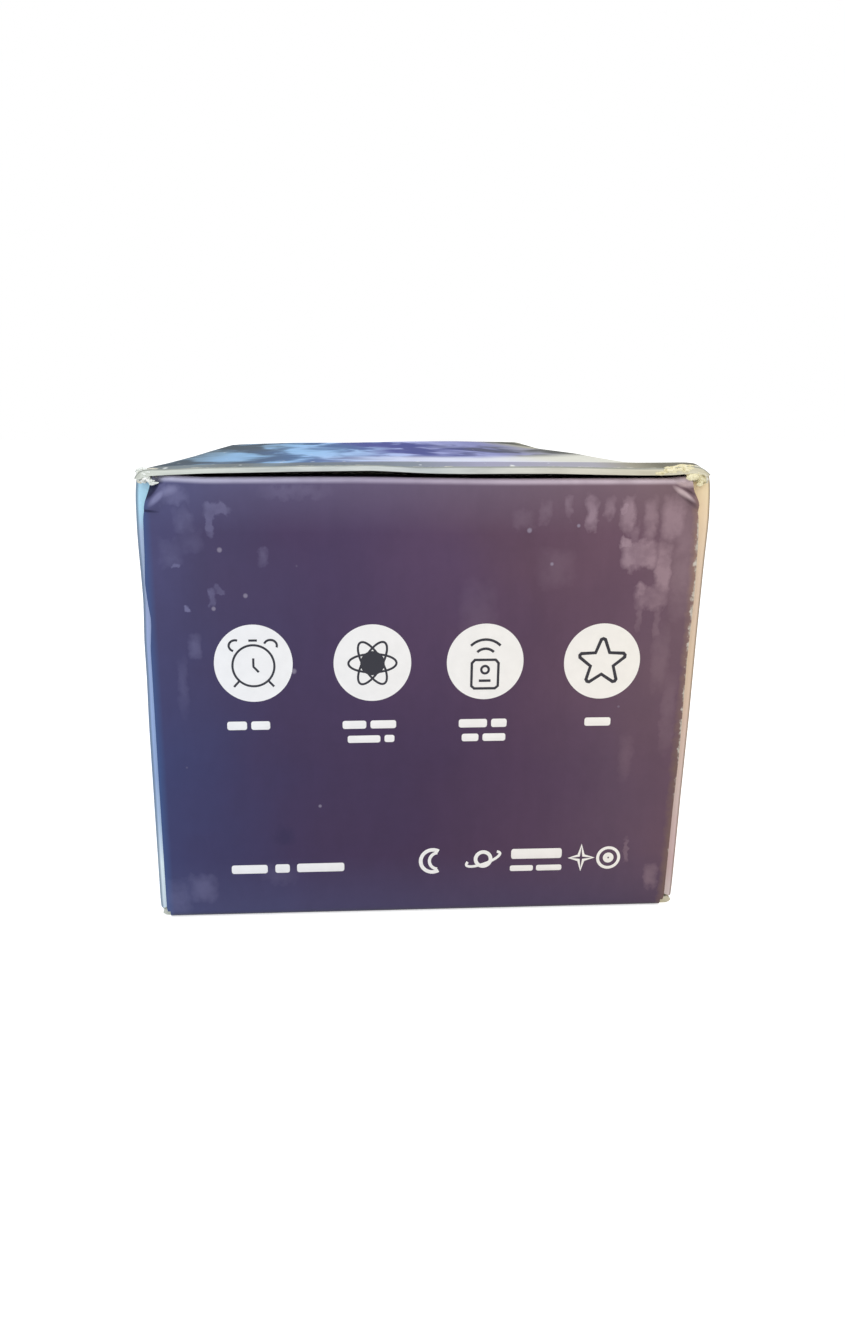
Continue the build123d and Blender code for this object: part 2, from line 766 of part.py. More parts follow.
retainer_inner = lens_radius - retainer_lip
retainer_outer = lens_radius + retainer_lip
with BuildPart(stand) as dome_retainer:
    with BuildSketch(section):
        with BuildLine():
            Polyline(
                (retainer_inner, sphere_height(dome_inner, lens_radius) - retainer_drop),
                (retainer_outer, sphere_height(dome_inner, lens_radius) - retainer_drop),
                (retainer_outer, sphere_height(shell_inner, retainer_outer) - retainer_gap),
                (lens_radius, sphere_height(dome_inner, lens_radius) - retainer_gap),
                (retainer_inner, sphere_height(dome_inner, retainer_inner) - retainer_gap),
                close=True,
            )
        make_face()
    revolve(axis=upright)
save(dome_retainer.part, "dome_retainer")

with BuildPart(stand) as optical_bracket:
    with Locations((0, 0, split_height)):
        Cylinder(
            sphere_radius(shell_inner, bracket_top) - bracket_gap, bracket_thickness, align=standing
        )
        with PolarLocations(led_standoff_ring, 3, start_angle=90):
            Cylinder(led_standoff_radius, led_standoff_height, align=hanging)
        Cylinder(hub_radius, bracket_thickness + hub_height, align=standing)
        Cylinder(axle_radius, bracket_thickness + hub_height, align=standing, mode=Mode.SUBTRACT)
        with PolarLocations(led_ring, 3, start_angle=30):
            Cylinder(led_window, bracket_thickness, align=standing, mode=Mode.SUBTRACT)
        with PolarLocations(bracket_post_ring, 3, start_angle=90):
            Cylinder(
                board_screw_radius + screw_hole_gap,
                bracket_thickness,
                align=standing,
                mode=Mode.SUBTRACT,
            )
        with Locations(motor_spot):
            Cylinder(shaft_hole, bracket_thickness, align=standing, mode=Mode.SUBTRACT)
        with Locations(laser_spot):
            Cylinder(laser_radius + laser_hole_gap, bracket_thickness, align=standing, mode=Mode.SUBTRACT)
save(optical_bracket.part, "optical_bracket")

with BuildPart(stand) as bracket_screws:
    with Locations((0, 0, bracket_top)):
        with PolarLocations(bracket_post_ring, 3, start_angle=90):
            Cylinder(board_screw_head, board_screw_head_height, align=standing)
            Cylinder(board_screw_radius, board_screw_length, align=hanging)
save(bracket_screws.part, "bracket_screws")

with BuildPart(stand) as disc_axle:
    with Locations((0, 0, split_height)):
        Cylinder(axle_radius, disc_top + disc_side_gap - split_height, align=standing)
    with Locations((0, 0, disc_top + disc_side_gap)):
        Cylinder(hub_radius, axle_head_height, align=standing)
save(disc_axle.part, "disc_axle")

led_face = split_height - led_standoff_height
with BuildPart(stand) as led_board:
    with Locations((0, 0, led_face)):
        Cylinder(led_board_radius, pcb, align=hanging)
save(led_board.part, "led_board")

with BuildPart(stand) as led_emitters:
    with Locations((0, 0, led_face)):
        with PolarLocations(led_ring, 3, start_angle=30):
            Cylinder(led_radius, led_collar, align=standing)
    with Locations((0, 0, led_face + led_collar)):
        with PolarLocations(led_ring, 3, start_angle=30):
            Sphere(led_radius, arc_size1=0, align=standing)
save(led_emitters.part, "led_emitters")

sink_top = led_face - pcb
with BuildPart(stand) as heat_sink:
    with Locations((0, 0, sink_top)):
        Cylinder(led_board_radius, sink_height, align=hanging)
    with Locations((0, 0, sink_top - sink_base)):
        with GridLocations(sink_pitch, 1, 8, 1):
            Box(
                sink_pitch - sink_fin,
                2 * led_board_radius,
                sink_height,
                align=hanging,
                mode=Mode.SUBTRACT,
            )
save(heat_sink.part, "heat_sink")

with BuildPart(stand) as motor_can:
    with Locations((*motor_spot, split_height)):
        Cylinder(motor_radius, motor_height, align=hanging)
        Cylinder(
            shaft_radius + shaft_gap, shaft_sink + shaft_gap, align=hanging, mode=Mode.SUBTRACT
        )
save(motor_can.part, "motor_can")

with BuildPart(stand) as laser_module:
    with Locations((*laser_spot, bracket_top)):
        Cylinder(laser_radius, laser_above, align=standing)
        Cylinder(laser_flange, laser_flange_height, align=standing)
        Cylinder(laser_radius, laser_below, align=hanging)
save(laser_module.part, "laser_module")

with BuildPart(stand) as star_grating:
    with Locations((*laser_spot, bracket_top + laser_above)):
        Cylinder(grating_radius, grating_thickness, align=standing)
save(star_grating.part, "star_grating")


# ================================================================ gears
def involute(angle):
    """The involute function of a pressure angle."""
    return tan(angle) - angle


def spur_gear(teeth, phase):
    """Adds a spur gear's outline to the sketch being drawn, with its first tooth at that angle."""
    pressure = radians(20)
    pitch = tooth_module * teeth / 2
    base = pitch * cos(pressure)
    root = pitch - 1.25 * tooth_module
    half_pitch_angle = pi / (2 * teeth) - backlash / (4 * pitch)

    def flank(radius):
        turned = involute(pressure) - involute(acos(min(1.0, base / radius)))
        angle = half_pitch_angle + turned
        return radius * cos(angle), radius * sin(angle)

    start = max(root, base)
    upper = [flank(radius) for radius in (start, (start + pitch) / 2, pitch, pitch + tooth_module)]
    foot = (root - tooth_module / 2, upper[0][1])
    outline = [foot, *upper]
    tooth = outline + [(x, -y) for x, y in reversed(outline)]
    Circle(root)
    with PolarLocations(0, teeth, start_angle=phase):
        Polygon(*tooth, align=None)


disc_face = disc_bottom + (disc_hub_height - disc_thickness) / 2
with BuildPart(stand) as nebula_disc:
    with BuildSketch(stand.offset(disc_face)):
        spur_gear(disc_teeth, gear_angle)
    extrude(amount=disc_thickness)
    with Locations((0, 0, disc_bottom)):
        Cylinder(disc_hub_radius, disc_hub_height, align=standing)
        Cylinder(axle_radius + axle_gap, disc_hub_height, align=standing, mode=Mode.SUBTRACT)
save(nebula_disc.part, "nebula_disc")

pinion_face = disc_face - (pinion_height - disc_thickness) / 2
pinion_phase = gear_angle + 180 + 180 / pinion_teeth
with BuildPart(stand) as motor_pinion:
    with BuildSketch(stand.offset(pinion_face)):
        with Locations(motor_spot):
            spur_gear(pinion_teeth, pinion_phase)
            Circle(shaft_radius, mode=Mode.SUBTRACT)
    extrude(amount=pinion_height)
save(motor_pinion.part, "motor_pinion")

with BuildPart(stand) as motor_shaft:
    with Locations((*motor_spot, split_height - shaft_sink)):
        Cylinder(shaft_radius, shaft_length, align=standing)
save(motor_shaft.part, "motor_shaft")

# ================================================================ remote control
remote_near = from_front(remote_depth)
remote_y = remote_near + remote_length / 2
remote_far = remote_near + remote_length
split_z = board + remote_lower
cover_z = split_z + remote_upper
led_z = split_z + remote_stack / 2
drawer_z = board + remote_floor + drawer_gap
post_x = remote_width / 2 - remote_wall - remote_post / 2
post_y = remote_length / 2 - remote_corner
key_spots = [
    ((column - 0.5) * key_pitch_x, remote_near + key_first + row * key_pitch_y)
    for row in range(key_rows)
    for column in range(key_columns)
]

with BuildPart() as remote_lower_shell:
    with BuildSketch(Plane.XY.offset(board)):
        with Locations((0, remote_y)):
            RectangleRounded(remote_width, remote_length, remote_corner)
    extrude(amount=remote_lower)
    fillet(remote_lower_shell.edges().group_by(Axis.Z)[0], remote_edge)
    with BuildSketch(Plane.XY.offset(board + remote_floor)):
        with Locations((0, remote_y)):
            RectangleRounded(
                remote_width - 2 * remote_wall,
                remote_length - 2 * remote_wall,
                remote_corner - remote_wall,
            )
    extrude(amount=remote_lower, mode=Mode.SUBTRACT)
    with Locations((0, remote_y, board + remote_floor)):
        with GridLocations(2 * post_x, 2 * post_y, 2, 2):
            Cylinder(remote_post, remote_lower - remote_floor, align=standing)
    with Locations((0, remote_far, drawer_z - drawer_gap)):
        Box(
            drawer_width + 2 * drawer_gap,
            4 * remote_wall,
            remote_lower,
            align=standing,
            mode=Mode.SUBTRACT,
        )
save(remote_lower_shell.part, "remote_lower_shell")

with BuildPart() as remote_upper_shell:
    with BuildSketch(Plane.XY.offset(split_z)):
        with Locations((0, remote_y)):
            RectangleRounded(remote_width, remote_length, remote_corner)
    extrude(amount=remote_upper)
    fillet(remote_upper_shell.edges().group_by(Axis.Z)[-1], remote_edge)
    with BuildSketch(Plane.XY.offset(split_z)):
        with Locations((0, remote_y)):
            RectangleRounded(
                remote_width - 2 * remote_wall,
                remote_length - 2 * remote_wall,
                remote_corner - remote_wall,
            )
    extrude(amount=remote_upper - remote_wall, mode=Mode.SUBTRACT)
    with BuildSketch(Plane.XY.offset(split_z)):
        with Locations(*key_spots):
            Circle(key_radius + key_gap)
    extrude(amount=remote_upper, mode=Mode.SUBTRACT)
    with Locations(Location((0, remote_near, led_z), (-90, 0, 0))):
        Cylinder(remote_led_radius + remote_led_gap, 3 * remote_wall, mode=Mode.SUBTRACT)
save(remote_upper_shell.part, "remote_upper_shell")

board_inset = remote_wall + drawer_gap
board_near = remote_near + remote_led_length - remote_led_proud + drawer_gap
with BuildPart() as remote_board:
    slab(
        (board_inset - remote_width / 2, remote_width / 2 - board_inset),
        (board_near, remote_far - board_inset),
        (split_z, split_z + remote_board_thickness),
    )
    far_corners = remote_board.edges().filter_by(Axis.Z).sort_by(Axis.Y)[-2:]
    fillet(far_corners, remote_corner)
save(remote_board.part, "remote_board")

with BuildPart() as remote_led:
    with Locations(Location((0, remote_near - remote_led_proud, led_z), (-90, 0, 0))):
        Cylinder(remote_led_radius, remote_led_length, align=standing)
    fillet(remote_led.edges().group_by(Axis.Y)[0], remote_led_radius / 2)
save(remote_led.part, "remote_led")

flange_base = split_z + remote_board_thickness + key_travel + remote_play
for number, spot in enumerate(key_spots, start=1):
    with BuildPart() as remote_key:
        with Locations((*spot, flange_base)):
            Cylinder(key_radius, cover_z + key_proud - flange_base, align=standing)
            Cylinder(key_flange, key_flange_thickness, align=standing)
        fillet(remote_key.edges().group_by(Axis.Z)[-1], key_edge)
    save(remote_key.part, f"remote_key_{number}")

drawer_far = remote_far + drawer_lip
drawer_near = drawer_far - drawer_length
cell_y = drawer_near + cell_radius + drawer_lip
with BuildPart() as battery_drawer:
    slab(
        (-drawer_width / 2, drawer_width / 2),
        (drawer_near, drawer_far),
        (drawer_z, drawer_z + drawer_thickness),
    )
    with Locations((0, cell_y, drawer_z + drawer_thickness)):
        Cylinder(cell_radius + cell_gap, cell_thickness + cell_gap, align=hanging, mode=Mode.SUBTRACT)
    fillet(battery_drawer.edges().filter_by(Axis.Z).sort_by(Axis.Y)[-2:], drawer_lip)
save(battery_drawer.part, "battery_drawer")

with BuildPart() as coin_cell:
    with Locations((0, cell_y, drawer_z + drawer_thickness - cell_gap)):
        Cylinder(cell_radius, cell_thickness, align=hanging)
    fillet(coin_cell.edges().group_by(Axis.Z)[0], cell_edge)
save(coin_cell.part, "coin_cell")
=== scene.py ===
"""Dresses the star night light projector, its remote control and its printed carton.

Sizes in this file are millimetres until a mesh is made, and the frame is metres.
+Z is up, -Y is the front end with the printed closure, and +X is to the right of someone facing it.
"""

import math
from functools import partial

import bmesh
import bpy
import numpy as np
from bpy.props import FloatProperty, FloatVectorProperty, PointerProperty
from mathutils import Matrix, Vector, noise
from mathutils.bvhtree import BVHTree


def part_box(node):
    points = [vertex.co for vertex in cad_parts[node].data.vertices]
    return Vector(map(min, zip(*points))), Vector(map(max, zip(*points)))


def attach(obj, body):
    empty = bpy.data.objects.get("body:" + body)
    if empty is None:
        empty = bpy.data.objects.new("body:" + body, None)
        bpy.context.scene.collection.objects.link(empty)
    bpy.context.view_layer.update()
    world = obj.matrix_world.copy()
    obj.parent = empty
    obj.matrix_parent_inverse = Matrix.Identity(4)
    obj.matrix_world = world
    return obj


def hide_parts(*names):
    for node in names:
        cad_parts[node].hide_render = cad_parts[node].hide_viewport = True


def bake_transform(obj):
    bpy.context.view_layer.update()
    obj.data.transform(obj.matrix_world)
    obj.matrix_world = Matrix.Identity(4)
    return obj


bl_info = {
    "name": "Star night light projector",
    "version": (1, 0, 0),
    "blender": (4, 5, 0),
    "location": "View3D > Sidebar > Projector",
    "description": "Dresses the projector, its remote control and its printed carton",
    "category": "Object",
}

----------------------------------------

WHAT TO PRODUCE: Quote the data above from the line containing "drawer_far = remote_far + drawer_lip" to the line containing "cad_parts[node].hide_render = cad_parts[node].hide_viewport", inclusive, and stop.

RESULT FOR THIS TASK:
drawer_far = remote_far + drawer_lip
drawer_near = drawer_far - drawer_length
cell_y = drawer_near + cell_radius + drawer_lip
with BuildPart() as battery_drawer:
    slab(
        (-drawer_width / 2, drawer_width / 2),
        (drawer_near, drawer_far),
        (drawer_z, drawer_z + drawer_thickness),
    )
    with Locations((0, cell_y, drawer_z + drawer_thickness)):
        Cylinder(cell_radius + cell_gap, cell_thickness + cell_gap, align=hanging, mode=Mode.SUBTRACT)
    fillet(battery_drawer.edges().filter_by(Axis.Z).sort_by(Axis.Y)[-2:], drawer_lip)
save(battery_drawer.part, "battery_drawer")

with BuildPart() as coin_cell:
    with Locations((0, cell_y, drawer_z + drawer_thickness - cell_gap)):
        Cylinder(cell_radius, cell_thickness, align=hanging)
    fillet(coin_cell.edges().group_by(Axis.Z)[0], cell_edge)
save(coin_cell.part, "coin_cell")
=== scene.py ===
"""Dresses the star night light projector, its remote control and its printed carton.

Sizes in this file are millimetres until a mesh is made, and the frame is metres.
+Z is up, -Y is the front end with the printed closure, and +X is to the right of someone facing it.
"""

import math
from functools import partial

import bmesh
import bpy
import numpy as np
from bpy.props import FloatProperty, FloatVectorProperty, PointerProperty
from mathutils import Matrix, Vector, noise
from mathutils.bvhtree import BVHTree


def part_box(node):
    points = [vertex.co for vertex in cad_parts[node].data.vertices]
    return Vector(map(min, zip(*points))), Vector(map(max, zip(*points)))


def attach(obj, body):
    empty = bpy.data.objects.get("body:" + body)
    if empty is None:
        empty = bpy.data.objects.new("body:" + body, None)
        bpy.context.scene.collection.objects.link(empty)
    bpy.context.view_layer.update()
    world = obj.matrix_world.copy()
    obj.parent = empty
    obj.matrix_parent_inverse = Matrix.Identity(4)
    obj.matrix_world = world
    return obj


def hide_parts(*names):
    for node in names:
        cad_parts[node].hide_render = cad_parts[node].hide_viewport = True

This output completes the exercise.